After a decade spent cashing Marvel cheques, Anthony and Joe Russo have set their sights on some more serious filmmaking, namely this self-described “opioid crisis movie” Cherry. Based on the semi-autobiographical novel by Nico Walker, the Apple TV+ original stars Tom Holland – in his fourth collaboration with the directing duo – as the titular character, a disenfranchised youth whom the film follows over a fifteen-year period. First dropping out of college to serve as an Army medic in Iraq, he then returns home and struggles with undiagnosed PTSD, before turning to drugs and resorting to robbing banks to fund his addiction. All the while, Cherry is desperately holding onto his true love and anchor Emily (Ciara Bravo) as both their lives begin to dramatically unravel.
For all its self-importance, Cherry unfortunately offers nothing but platitudes. Touching on hot-button socio-political issues such as the predatory nature of military recruitment amongst the working class, the state’s failure to care for its veterans, the disaster that is American healthcare and its understanding of mental health, the opioid crisis, and the prison system, Cherry has no shortage of material to draw from. However, it seems content to make a half-hearted attempt at commentary, drop the issue, and move onto the next. Perhaps impressively, Cherry manages to entirely avoid saying anything of substance, though it certainly believes itself to be a profound movie.

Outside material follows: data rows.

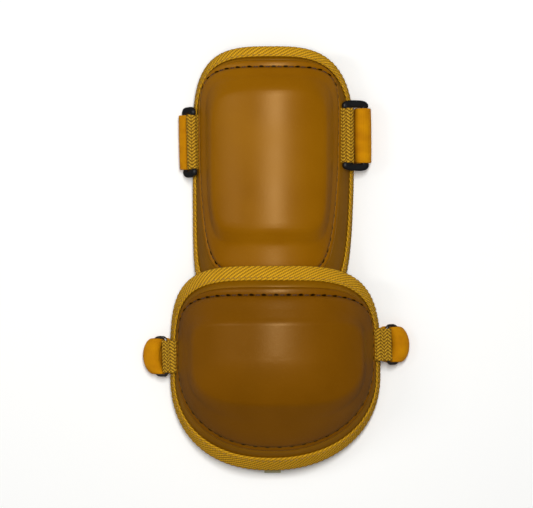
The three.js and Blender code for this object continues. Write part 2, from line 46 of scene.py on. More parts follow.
# The photograph's view: straight down, with the real size of one pixel at the middle height.
IMAGE = (533, 508)
PIXEL = 0.6
VIEW_HEIGHT = 1600.0
MIDDLE_HEIGHT = 20.0
VIEW_CENTRE = (-5.8, 3.55)

# The CAD's own origin in the frame, and the gap between pieces that are sewn together
OFFSET = np.array([-0.07, 0.34])
GAP = 0.3

# The pads' edge lies at EDGE_HEIGHT, and the straps lift it in a bell that reaches LIFT_REACH along
# Y. STRAP_Y is the middle of each strap on the left and on the right.
EDGE_HEIGHT = 2.9
STRAP_LIFT = 4.6
LIFT_REACH = 34.0
STRAP_Y = {"arm": (70.6, 74.5), "elbow": (-58.6, -51.4)}

# Where the plates' middle lines leave the level, as shares of up, and the power of the cup's fall
CURL_FROM = 0.5
BROW_FROM = 0.72
TOE_FROM = 0.2
TOE_POWER = 1.7

# Grid cells round each kind of piece, and the cuts of a quadrant before it is divided evenly
PAD_AROUND = 240
SHELL_AROUND = 480
TAPE_AROUND = 1600
QUADRANT_CUTS = 400

# The tape and its diagonal ribs, which stand on a face sunk by RIB_SINK
TAPE = 0.9
TAPE_SWELL = 0.35
RIB_PITCH = 1.5
RIB_RELIEF = 0.5
RIB_SINK = 0.22
RIB_ANGLE = 64.0

# The seam stitches, the radius of their thread, its girth on the UV map and the slant of its plies,
# then the small stitches of the tape, and how far both sink and taper at their ends
STITCH_PITCH = 7.2
STITCH_LENGTH = 4.9
STITCH_LIFT = 0.25
THREAD = 0.46
THREAD_GIRTH = 2.8
PLY_ANGLE = 40.1
TAPE_STITCH_PITCH = 3.4
TAPE_STITCH_LENGTH = 2.4
TAPE_STITCH_LIFT = 0.3
TAPE_STITCH_RISE = 0.32
TAPE_THREAD = 0.3
STITCH_SINK = 1.6
STITCH_TAPER = 0.55

# The puff of the cover beside the shell: its height, then in ring numbers where it starts, how long
# it is and where the shell ends it, and the share of half a turn of its sine. After it come the bulge
# of the shell's cut edge, and the seam's ring number between two beside it.
PUFF = 1.15
PUFF_FROM = 0.9
PUFF_LENGTH = 1.05
PUFF_SHARE = 0.6
PUFF_END = 1.99
EDGE_BULGE = 0.35
SEAM_RINGS = np.array([2.9, 3.0, 3.1])

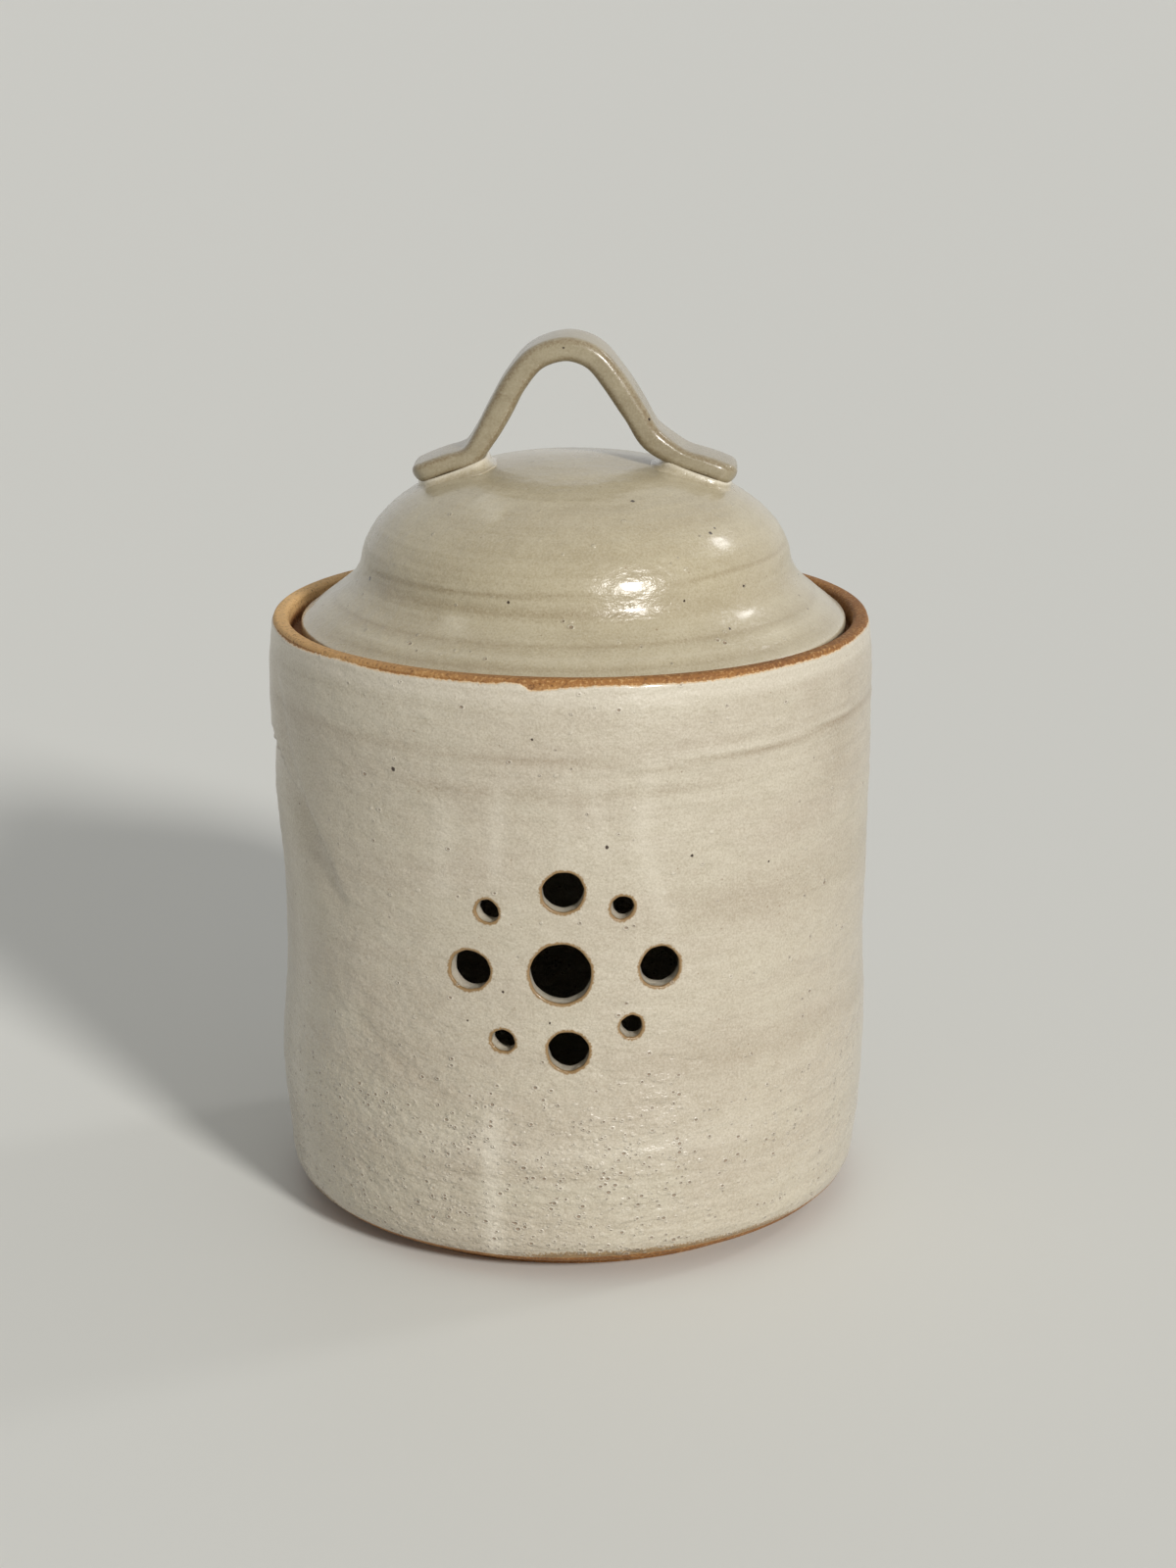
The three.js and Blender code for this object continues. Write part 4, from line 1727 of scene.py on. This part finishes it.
@dataclass(frozen=True)
class GlazeFinish:
    """An oatmeal stoneware glaze over brown clay.

    Attributes:
        slot: the material slot that it stands for, which names its material.
        body: main colour.
        pale: colour where it lies thick.
        dusk: pinkish grey colour where it lies thinner.
        shade: colour in hollows and between the grains; along the jar's pressed crease it is painted shade.
        broken: brown colour where it runs thin over edges.
        breaking: how strongly that brown shows.
        roughness: roughness of the glaze.
        roughness_swing: how much rougher it is in places.
        coat: weight of the glassy top.
        lines: gap between throwing lines.
        lines_tone: how much they darken the glaze.
        lines_relief: how deep they are.
        mottle: size of the clouds.
        grain_tone: how strongly the fine grain shows.
        grain_relief: depth of the fine grain.
        speck_share: share of cells with an iron speck.
        pit_share: share of cells with a pinhole low on the wall.
        pit_height: height below which pinholes are common and the glaze is lumpy.
        rougher_up: how much rougher it is high on the wall.
        calm: heights between which the throwing lines are faint.
        peel_relief: depth of the glaze's uneven, slightly dimpled surface.
        ragged: how ragged the glaze line is.
        specks: places and radii of the single specks that catch the eye.
        clay: the clay under it.
    """

    slot: Slot
    body: Colour
    pale: Colour
    dusk: Colour
    shade: Colour
    broken: Colour
    breaking: float
    roughness: float
    roughness_swing: float
    coat: float
    lines: float
    lines_tone: float
    lines_relief: float
    mottle: float
    grain_tone: float
    grain_relief: float
    speck_share: float
    pit_share: float
    pit_height: float
    rougher_up: float = 0.0
    calm: tuple[float, float] = (0.0, 0.0)
    peel_relief: float = 0.02
    ragged: float = 0.9
    specks: tuple[tuple[tuple[float, float, float], float], ...] = ()
    clay: BareClay = field(default_factory=BareClay)

    iron: Colour = srgb(58, 42, 30)
    freckle: Colour = srgb(128, 100, 72)
    pit: Colour = srgb(128, 101, 74)

    def name(self) -> str:
        """The name of its material."""
        return f"{self.slot.value}_look"

    def spots(self, sheet: Sheet) -> Socket:
        """All iron specks together, scattered and placed ones.

        Args:
            sheet: the material's node tree.

        Returns:
            Their mask.
        """
        scattered = Specks().place(sheet, Cell=5.2, Radius=0.2, Share=self.speck_share)
        mask = scattered["Mask"]
        for spot, radius in self.specks:
            single = PlacedSpeck().place(sheet, Place=spot, Radius=radius)
            mask = sheet.sum("MAXIMUM", mask, single["Mask"])
        return mask

    def pinholes(self, sheet: Sheet) -> tuple[Socket, Socket]:
        """The pinholes, common low on the wall.

        Args:
            sheet: the material's node tree.

        Returns:
            The masks of the holes and of the lips round them.
        """
        height = sheet.part(sheet.place, 2)
        low = sheet.rest(sheet.step(height, self.pit_height * 0.6, self.pit_height))
        clouds = GlazeMottle().place(sheet, Size=22.0, Flatten=2.0)["Clouds"]
        often = sheet.times(low, sheet.between(clouds, 0.2, 1.3))
        often = sheet.times(often, self.unevenness(sheet))
        share = sheet.times(sheet.plus(often, 0.035), self.pit_share)
        flat = sheet.stretched(sheet.place, 1.0, 1.35)
        holes = Specks().place(sheet, Vector=flat, Cell=1.7, Radius=0.45, Share=share)
        return holes["Mask"], holes["Lip"]

    def unevenness(self, sheet: Sheet) -> Socket:
        """How pitted and lumpy a side is: the glaze came out smoother on the right."""
        return sheet.between(sheet.step(sheet.part(sheet.place, 0), 24.0, 44.0), 1.0, 0.25)

    def lowness(self, sheet: Sheet) -> Socket:
        """How low on the form a place lies, 1 where pinholes are common."""
        height = sheet.part(sheet.place, 2)
        return sheet.rest(sheet.step(height, self.pit_height * 0.7, self.pit_height * 1.6))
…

The Russo brothers bulldoze their way through a coming-of-age story, a war film, a return-from-war film, a drug addiction film, and a redemptive crime movie in Cherry’s painfully long, 140-minute runtime. They borrow the least interesting and most-used tropes from each genre, add nothing new, and deploy them poorly. Completely disjointed and meandering, Cherry has no sense of direction or even of its own identity.
Perhaps even more glaringly bad are the cinematography and editing. From its fourth wall-breaking monologues and Tarantino-esque title cards, to the aspect ratio changes, experimental camerawork, over-saturation, and the jolting use of operatic music, Cherry is showy and immature. The directors’ stylistic choices are not only jarring, they often undercut moments of emotional heft by distracting the viewer and taking them right out of the moment.
Fan-favourite Tom Holland does his absolute best with what he is given, throwing himself into the role with enthusiasm; his undeniable talent might be what keeps viewers watching to Cherry’s deeply unsatisfying epilogue, but it also makes plain the script’s inadequacy. There is a lack of cohesion and depth to Cherry’s character that makes it difficult to care about him or his journey – let alone to maintain the audience’s attention throughout the film’s hulking runtime. Meanwhile, where Ciara Bravo’s part should have been a true career-launching opportunity, her role is no more than an empty cliché and a foil to Cherry’s trauma.
Forgettable and haphazardly written, with a style reel better suited to a film graduate’s portfolio than the work of two established, blockbuster directors, and demonstrating a total lack of self-awareness, Cherry reads as little more than a desperate plea for critical and artistic legitimacy after the Russo’s time with Disney. Tom Holland and the source material deserved better.
Cherry releases on Apple TV+ on March 12th, and in select cinemas February 26th.